Since the turn of the century, Gallup has surveyed Americans' sentiment regarding Israel and the Palestinians. Its most recent study of more than 1,000 Americans conducted in February shows that during that period, the highest percentage of Americans (75%) viewed Israel very/mostly favorable in 2021, with the lowest favorable percentage (58%) found in 2002.
With the most recent Israeli-Palestinian conflict playing out – with the Palestinians' Hamas terrorists hurling thousands of rockets into Israel – it is suspected that support for Israel has risen in past weeks.
However, when it comes to party lines, Republican are much more likely to view Israel favorably (85%) when compared to Democrats (66%).
When it comes to Americans' sympathies in the Israeli-Palestinian conflict, a majority stand on the Israelis' side (58%), versus 25% who back the Palestinians. Support for the sides was lower in 2001 (51% for Israelis vs. 16% for Palestinians). The highest Israeli support (64%) and the lowest Palestinian support (12%) both came in 2013.
During this century, the highest favorable opinion of the Palestinian Authority (P.A.) by Americans was recorded this year (30%), with the lowest occurring in 2013 (15%).
When broken down by party lines, 14% of both Democrats and Republicans viewed the P.A. favorably in 2002, but the political divide widened by 2021, when 38% of Democrats favored the governing group that co-leads its people with Hamas, while 21% of Republicans currently share this favorable view of the P.A. This year marks Democrats' highest favorability rating for the P.A., while Republicans' highest (25%) came in 2005. Democrats never dropped below a 14% favorability, while Republicans' lowest year came in 2015 (9%).
Partisan view of Israeli/Palestinian conflict
Democrats and Republicans have substantially different views of the Israeli/Palestinian conflict, with the Left's allegiance shifting away from Israel.
In 2002, 48% of Democrats sided with the Israelis vs. only 18% siding with the Palestinians, but by 2021, only 42% still back Israel, with 39% now taking the Palestinians' side. Gallup found that 2020 was the one year when more Democrats (41%) favored Palestinians over Israelis (38%). Their greatest year of support for Israel was in 2011 (55%).
When it comes to the percentage of Democrats and Republicans sympathizing more with the Israelis minus the percentage sympathizing with the Palestinians, the party divide has opened up since 2002, when Republicans stood at 52% vs. Democrats' 31%.
In 2021, Republican sympathy for Israel stands at 68% more for Israel (72% for conservative Republicans), with Democrats at 3% (-15% for liberal Democrats). The gap was even wider last year, with Republicans at 76% and Democrats at -3%.

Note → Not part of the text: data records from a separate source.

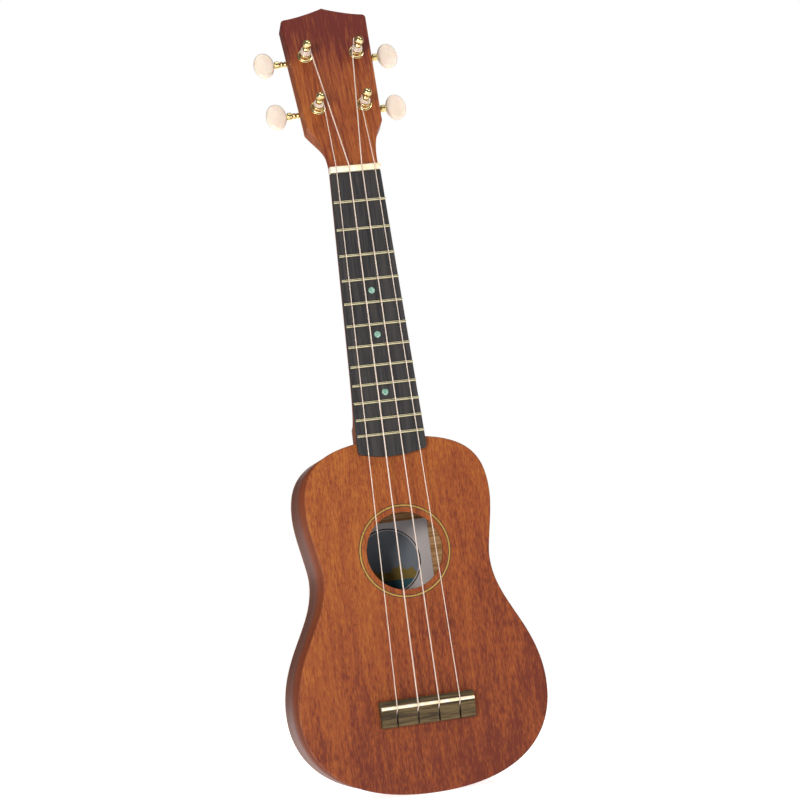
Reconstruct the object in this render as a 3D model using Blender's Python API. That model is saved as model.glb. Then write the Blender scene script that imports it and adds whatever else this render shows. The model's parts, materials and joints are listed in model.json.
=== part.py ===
"""Soprano ukulele, modelled as the separate pieces that it is glued, pressed and screwed up from.

Frame, in metres: +Z runs up the neck towards the headstock, -Y comes out of the soundboard, and
+X is the treble side. The origin is on the centreline, where the fretboard meets the nut, on the
glue plane y = 0 that the top of the neck and the front of the soundboard share.
"""

from math import acos, atan2, cos, hypot, pi, radians, sin

import bmesh
import bpy
from mathutils import Matrix, Vector

MM = 0.001

# Gaps between pieces
GLUE_GAP = 0.25 * MM
INLAY_GAP = 0.1 * MM
RUNNING_GAP = 0.1 * MM
CUT_PAST = 1 * MM

# Scale and strings, from the bass side to the treble side
SCALE_LENGTH = 350 * MM
FRET_COUNT = 12
STRING_NAMES = ("g", "c", "e", "a")
STRING_RADII = (0.31 * MM, 0.44 * MM, 0.40 * MM, 0.31 * MM)
NUT_STRING_SPAN = 26 * MM
SADDLE_STRING_SPAN = 41.6 * MM
FIRST_FRET_ACTION = 0.45 * MM
TWELFTH_FRET_ACTION = 2.5 * MM
COMPENSATION = 1.5 * MM

# Fretboard, frets, nut and position dots
FRETBOARD_THICKNESS = 4.5 * MM
FRETBOARD_NUT_WIDTH = 33.6 * MM
FRETBOARD_BODY_WIDTH = 44.8 * MM
FRETBOARD_PAST_LAST_FRET = 12 * MM
FRETBOARD_END_BULGE = 2.8 * MM
FRETBOARD_CORNER_RADIUS = 2 * MM
FRETBOARD_END_STEPS = 6
FRET_CROWN_WIDTH = 2.0 * MM
FRET_CROWN_HEIGHT = 1.0 * MM
FRET_CROWN_STEPS = 6
FRET_TANG_WIDTH = 0.5 * MM
FRET_TANG_DEPTH = 1.6 * MM
NUT_LENGTH = 4.5 * MM
NUT_OVERHANG = 0.2 * MM
NUT_SLOT_DEPTH = 0.8 * MM
NUT_CROWN = (0.3 * MM, 1.2 * MM)
NUT_BACK_DROP = 1.4 * MM
DOT_RADIUS = 2.1 * MM
DOT_DEPTH = 1.4 * MM
DOT_SPACES = (5, 7, 10)
DOT_STEPS = 16

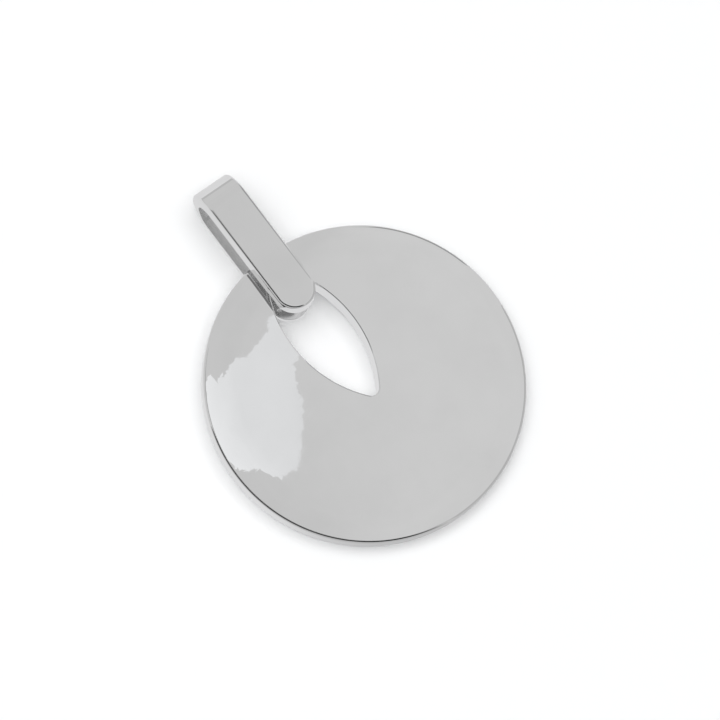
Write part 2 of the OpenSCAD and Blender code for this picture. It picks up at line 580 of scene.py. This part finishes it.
table_corners = level_square(table_size, 0)
paper, start = blank_material("table_white")
start.node("ShaderNodeOutputMaterial", values={"Surface": start.node(
    "ShaderNodeBsdfDiffuse", values={"Color": (*table_white, 1)})})
table = stage_card("table", table_corners, one_face(table_corners), paper)
table.visible_glossy = False


# The light. Two broad lamps overhead and a grey room light the table, and the silver sees
# neither. It mirrors glowing cards, which nothing else sees: a sheet in the table's place, the
# walls and screens of the room, the camera's stand, the ceiling, and a window with a torn edge.

room_grey = 0.317
lamp_size = 1.0
lamp_height = 1.0

room = bpy.data.worlds.new("room")
room.use_nodes = True
room.node_tree.nodes.clear()
air = Wire(room.node_tree)
air.node("ShaderNodeOutputWorld", values={"Surface": air.node(
    "ShaderNodeBackground", values={"Color": (room_grey, room_grey, room_grey, 1),
                                    "Strength": 1.0})})
bpy.context.scene.world = room


def broad_lamp(name, x, y, watts):
    """A square lamp that shines straight down, and that the silver doesn't mirror."""
    lamp = bpy.data.objects.new(name, bpy.data.lights.new(name, "AREA"))
    lamp.data.size = lamp_size
    lamp.data.energy = watts
    lamp.location = (x, y, lamp_height)
    lamp.visible_glossy = False
    bpy.context.scene.collection.objects.link(lamp)


broad_lamp("lamp", x=0, y=0, watts=7.6)
broad_lamp("side_lamp", x=-0.36, y=0.27, watts=4.0)

cloud_limits = (0.3, 0.7)
cloud_share = 0.2


def glow_card(name, corners, faces, colour, spread=0.0, cloud_size=0.1, slant=None):
    """A card that gives off light. Only the silver sees it, in its reflections. It lights and
    shades nothing.

    The light's strength varies by the spread either way, in clouds. A slant is a direction and
    two distances along it, and where there is one, the strength mostly goes from dim at the
    first distance to bright at the second.
    """
    material, start = blank_material(name)
    place = start.node("ShaderNodeTexCoord", output="Object")
    shade = start.node("ShaderNodeTexNoise", values={
        "Vector": place, "Scale": 1 / cloud_size, "Detail": 3}).step(*cloud_limits)
    if slant:
        direction, dim_at, bright_at = slant
        along = start.node("ShaderNodeVectorMath", {"operation": "DOT_PRODUCT"},
                           {0: place, 1: direction}, output="Value")
        shade = shade * cloud_share + along.step(dim_at, bright_at) * (1 - cloud_share)
    bright, dim = np.array(colour) * (1 + spread), np.array(colour) * (1 - spread)
    surface = start.node("ShaderNodeEmission", values={"Color": shade.blend(dim, bright)})
    start.node("ShaderNodeOutputMaterial", values={"Surface": surface})
    card = stage_card(name, corners, faces, material)
    card.visible_camera = False
    card.visible_diffuse = False
    card.visible_shadow = False


# In the table's place the silver mirrors a greyer sheet, because a mirrored white would wash out
# every edge. It is dimmer beside the plate's near edge, a painted shadow of the pendant, and lies
# a hair above the table.
mirrored_rise = 0.004 * mm
mirrored_white = (0.62, 0.62, 0.625)
along_pendant = (-0.137, 0.99, 0)
# The slant along the pendant is painted shadow: the sheet is dim past the plate's near edge
glow_card("mirrored_table", table_corners + np.array([0, 0, mirrored_rise]),
          one_face(table_corners), mirrored_white, spread=0.22,
          slant=(along_pendant, -18 * mm, -6 * mm))

# Walls and screens. The near screen is almost black and draws the thin dark lines along the
# plate's and the bail's near edges, and the greys draw the softer lines on the other sides.
band_columns = 30
band_rows = 8
wall_reach = 0.4


def sky_band(name, grey, compass, height, reach=wall_reach):
    """A band of a sphere round the origin, between two compass angles from +X and two angles of
    height, in degrees: the height's cosine times the compass direction, and the height's sine.
    """
    turn = np.radians(np.linspace(*compass, band_columns))
    rise = np.radians(np.linspace(*height, band_rows))[:, None]
    points = reach * np.stack([
        np.cos(turn) * np.cos(rise), np.sin(turn) * np.cos(rise), 0 * turn + np.sin(rise)],
        axis=-1)
    number = np.arange(band_rows * band_columns).reshape(band_rows, band_columns)
    faces = np.stack([number[:-1, :-1], number[:-1, 1:], number[1:, 1:], number[1:, :-1]],
                     axis=-1)
    glow_card(name, points.reshape(-1, 3), faces.reshape(-1, 4).tolist(), (grey, grey, grey))


sky_band("room_light", 0.59, compass=(0, 360), height=(-1, 90), reach=2.0)
sky_band("near_screen", 0.005, compass=(-208, -84), height=(33, 66))
sky_band("near_wall", 0.4, compass=(-208, -84), height=(4, 33))
sky_band("far_screen", 0.45, compass=(-80, 0), height=(4, 58))
sky_band("side_screen", 0.3, compass=(14, 42), height=(4, 58))
sky_band("far_wall", 0.5, compass=(42, 140), height=(0, 10))

# The camera and its stand, given by angles in degrees to the right of the line of sight and
# above it
stand_reach = 0.5
stand_grey = (0.17, 0.17, 0.17)
stand_outline = np.radians([
    (-8.9, 10.3), (-18.5, 23), (-11, 30), (-6, 29), (-4.7, 25), (-2.5, 19.5), (-1, 16.5),
    (1.5, 13), (3.5, 10), (7, 7.5), (10, 7), (16, 6.5), (24, 7), (28, 2), (25, -2), (16, -6),
    (6, -7), (-3, -6), (-8, -1), (-9.5, 5)])
sight_right, sight_up, sight_back = np.array(pose.to_3x3().transposed())
stand = (sight_back + np.tan(stand_outline[:, :1]) * sight_right
         + np.tan(stand_outline[:, 1:]) * sight_up)
stand *= stand_reach / np.linalg.norm(stand, axis=1, keepdims=True)
glow_card("stand", stand, one_face(stand), stand_grey)

# The ceiling is level and covers what the flat faces mirror
ceiling_height = 0.55
ceiling_size = 1.6
ceiling_grey = (0.608, 0.608, 0.608)
across_pendant = (0.793, -0.599, 0)
ceiling = level_square(ceiling_size, ceiling_height)
glow_card("ceiling", ceiling, one_face(ceiling), ceiling_grey, spread=0.05, cloud_size=0.06,
          slant=(across_pendant, 0.025, 0.105))

# The window's outline is given where it shows on the plate, in millimetres from the plate's
# centre
window_height = 0.2
window_white = (0.79, 0.797, 0.806)
towards_bright = (-0.99, -0.14, 0)
tear_steps = 5
tear_depth = 0.12 * mm
tear_seed = 4
window_outline = np.array([
    (-2.9, 10.9), (-1.5, 9.5), (-2.5, 6.8), (-4.2, 5.9), (-4.9, 5.0), (-5.6, 4.0), (-5.9, 2.7),
    (-6.7, 1.5), (-7.9, 0.2), (-8.9, -0.7), (-9.9, -1.7), (-10.5, -2.3), (-11.2, -2.3),
    (-12.4, -2.1), (-12.9, -1.8), (-13.3, -1.2), (-13.7, -0.2), (-14.1, 0.2), (-14.7, 0.4),
    (-15.0, 1.0), (-15.6, 1.5), (-15.5, 3.6), (-14.8, 5.9), (-13.7, 8.1), (-12.5, 9.7),
    (-11.7, 10.2), (-11.4, 10.1), (-12.0, 8.9), (-11.3, 9.3), (-10.7, 9.5), (-10.5, 9.1),
    (-9.9, 9.5), (-9.5, 9.7), (-8.4, 9.9), (-7.5, 9.3), (-6.3, 9.5), (-5.5, 9.8), (-4.8, 9.8),
    (-4.1, 10.0), (-3.8, 10.6), (-3.4, 10.9)]) * mm


def torn(outline):
    """The outline with each of its sides divided evenly, and every new point shifted a little at
    random."""
    share = np.arange(tear_steps)[:, None] / tear_steps
    divided = np.concatenate([
        corner + (following - corner) * share
        for corner, following in zip(outline, np.roll(outline, -1, axis=0))])
    shift = np.random.default_rng(tear_seed).normal(0, tear_depth, divided.shape)
    return divided + shift * (np.arange(len(divided))[:, None] % tear_steps > 0)


def thrown(outline, height):
    """Where the lines of sight to an outline on the plate's upper face come to a height over the
    table, once they are mirrored there.

    A mirrored direction is the line of sight less twice its part along the face's normal.
    """
    reach = np.linalg.norm(outline, axis=1, keepdims=True)
    slope = np.maximum(reach - flat_radius, 0) / roll_radius
    points = np.concatenate([outline, face_height(reach)], axis=1) @ plate_pose.T + plate_middle
    normals = np.concatenate(
        [outline / reach * slope, np.sqrt(1 - slope**2)], axis=1) @ plate_pose.T
    sight = points - np.array(pose.translation)
    mirrored = sight - 2 * np.sum(sight * normals, axis=1, keepdims=True) * normals
    return points + mirrored * (height - points[:, 2:]) / mirrored[:, 2:]


window = thrown(torn(window_outline), window_height)
window_depth = window @ np.array(towards_bright)
glow_card("window", window, one_face(window), window_white, spread=0.09, cloud_size=0.02,
          slant=(towards_bright, window_depth.min(), window_depth.max()))

# Light bounces many times between the plate and the bail
mirror_bounces = 32
bpy.context.scene.view_settings.view_transform = "Standard"
bpy.context.scene.cycles.max_bounces = mirror_bounces
bpy.context.scene.cycles.glossy_bounces = mirror_bounces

Media getting to the young?
Gallup also broke the survey down by age brackets (18 to 35, 35 to 54, and 55 and older) and found that the percentage sympathizing more with the Israelis minus the percentage sympathizing more with the Palestinians was about the same (approximately 35%) for all age groups in 2001. However, by 2021, the percentages went to 45% for those 55 and older, 34% for 35- to 54-year-olds, and a mere 13% for those between 18 and 35.
When it comes to Democrats' preference for the U.S. to use diplomatic pressure in the Middle East, 38% wanted to put more pressure on the Israelis in 2007 compared to 50% in 2021, while 33% wanted more pressure on the Palestinians in 2007 vs. 30% in 2021.
Americans' support for an independent Palestinian state was also compared.
"Support was 53% in 2000, rising to 58% in 2003 and then falling below 50% from 2013 to 2018 before rising to 50% in 2019 and 52% in 2021," Gallup revealed, also showing that 26% opposed a Palestinian state in 2000 compared to 37% opposing its statehood in 2021.
Partisanship regarding Palestinian statehood was also discovered.
"Democrats are more supportive than Republicans of Palestinian statehood – 65% vs. 38%, respectively, in 2021 – but support has generally been higher among both groups in recent years than it was from 2013 to 2017, when support nationally was at a low ebb," Gallup researchers pointed out.
Democrats drifting further left
After looking at the data, it was concluded that Democrats' shift away from Israel toward the Palestinians is "striking."
"From 2002 through 2014, Democrats were significantly more likely to side with the Israelis than the Palestinians," Gallup's Lydia Saad pointed out. "Since 2014, that preference has gradually faded, and now Democrats are about equally as likely to sympathize with the Palestinians as with the Israelis."
It was noted that overall, Democrats and younger adults demonstrate a growing sympathy for the Palestinians.
"Democrats' views are now at a tipping point, with their sympathy for the Palestinians roughly matching their sympathy for Israel, while liberal Democrats have fully crossed the threshold and now sympathize more with the Palestinians," Saad added. "It should be noted that most Democrats – including a majority of liberal Democrats – still view Israel favorably in general, even if they don't sympathize with its residents more than the Palestinians."